Question

Let \(m\) and \(n\) be positive integers, If \(x^2+mx+2n=0\) and \(x^2+2nx+m=0\) have real roots, then the smallest possible value of \(m+n\) is

• A. 7
• B. 8
• C. 5
• D. 6

Answer 1

The Correct Option is D

The problem involves two quadratic equations: \(x^2+mx+2n=0\) and \(x^2+2nx+m=0\). For the quadratics to have real roots, their discriminants must be non-negative. The discriminant \(\Delta\) of a quadratic \(ax^2+bx+c=0\) is given by \(b^2-4ac\).

Step 1: Calculate discriminant of the first equation:

\(\Delta_1 = m^2 - 8n \geq 0\) 

Step 2: Calculate discriminant of the second equation:

\(\Delta_2 = (2n)^2 - 4m = 4n^2 - 4m \geq 0\)

From step 1:

\(m^2 \geq 8n\) (Equation 1)

From step 2:

\(n^2 \geq m\) (Equation 2)

Now, solve these inequalities to find the smallest value of \(m+n\).

Suppose \(m=n\). Plug \(m=n\) into Equation 1:

\(n^2 \geq 8n\)

\(n^2 - 8n \geq 0\)

\(n(n-8) \geq 0\)

Since \(n > 0\), we get \(n \geq 8\). But let's examine smaller integers to fulfill both inequalities.

Try \(m=4\), \(n=2\) as a possible solution:

- Equation 1: \(4^2 \geq 8 \times 2\) results in \(16 \geq 16\), which is true.

- Equation 2: \(2^2 \geq 4\) results in \(4 \geq 4\), which is also true.

Thus, \(m=4\) and \(n=2\) satisfy both conditions with the smallest sum, so \(m+n=6\).

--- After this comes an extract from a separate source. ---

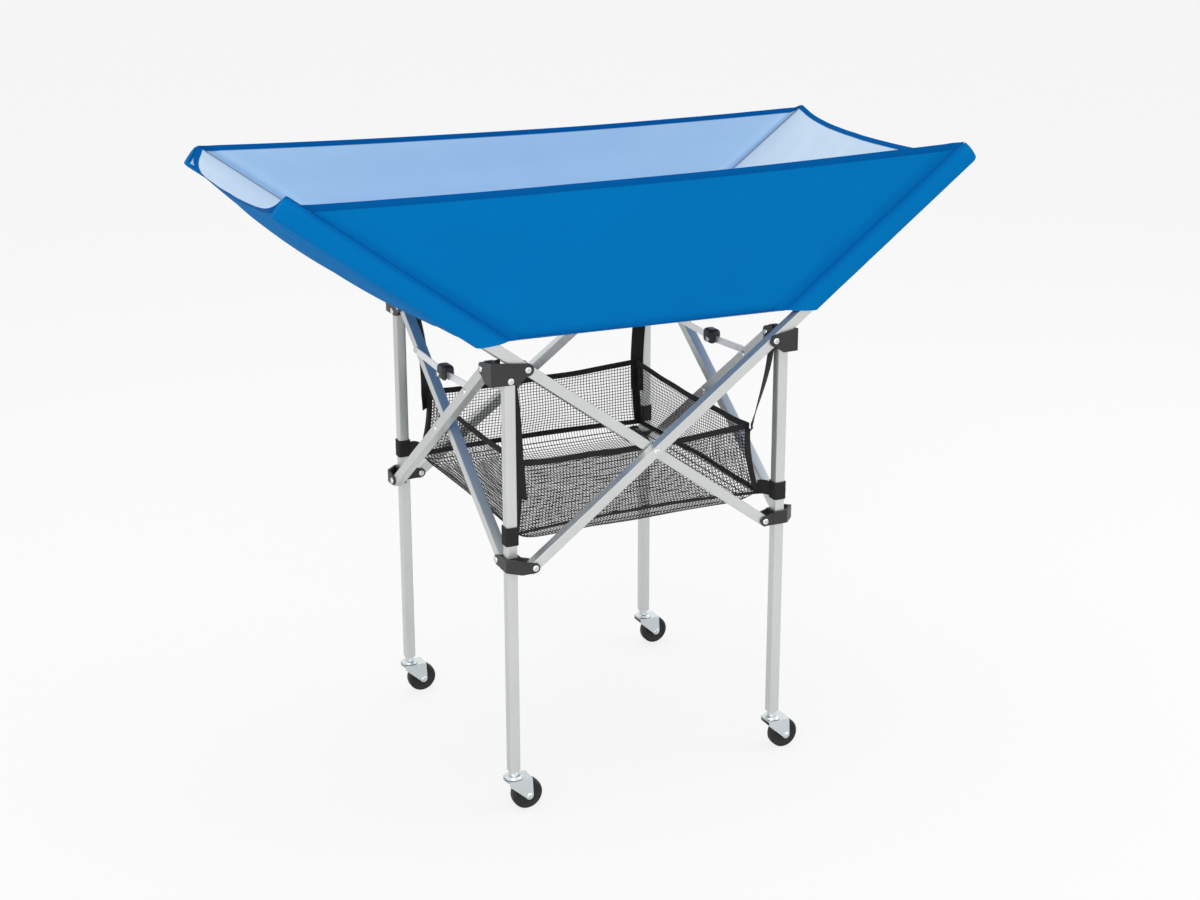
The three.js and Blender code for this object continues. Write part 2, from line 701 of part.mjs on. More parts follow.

Therefore, the smallest possible value of \(m+n\) is 6.

Answer 2

In order for both quadratic equations to have real roots, the discriminant must be greater than or equal to zero.

Therefore, we must have:

\[ m^2 - 8n \geq 0 \quad \text{and} \quad 4n^2 - 4m \geq 0 \] \[ \Rightarrow m^2 \geq 8n \quad \text{and} \quad n^2 \geq m \]

We're asked to find the minimum value of \( m + n \) for positive integers \( m \) and \( n \) satisfying the above inequalities.

Trying small integer values:

• Let \( n = 2 \Rightarrow n^2 = 4 \Rightarrow m \leq 4 \)
• Now try \( m = 4 \Rightarrow m^2 = 16 \Rightarrow 8n \leq 16 \Rightarrow n \leq 2 \)
• So, \( m = 4 \) and \( n = 2 \) satisfy both conditions.

Therefore, the minimum value of \( m + n \) is:

\[ m + n = 4 + 2 = \boxed{6} \]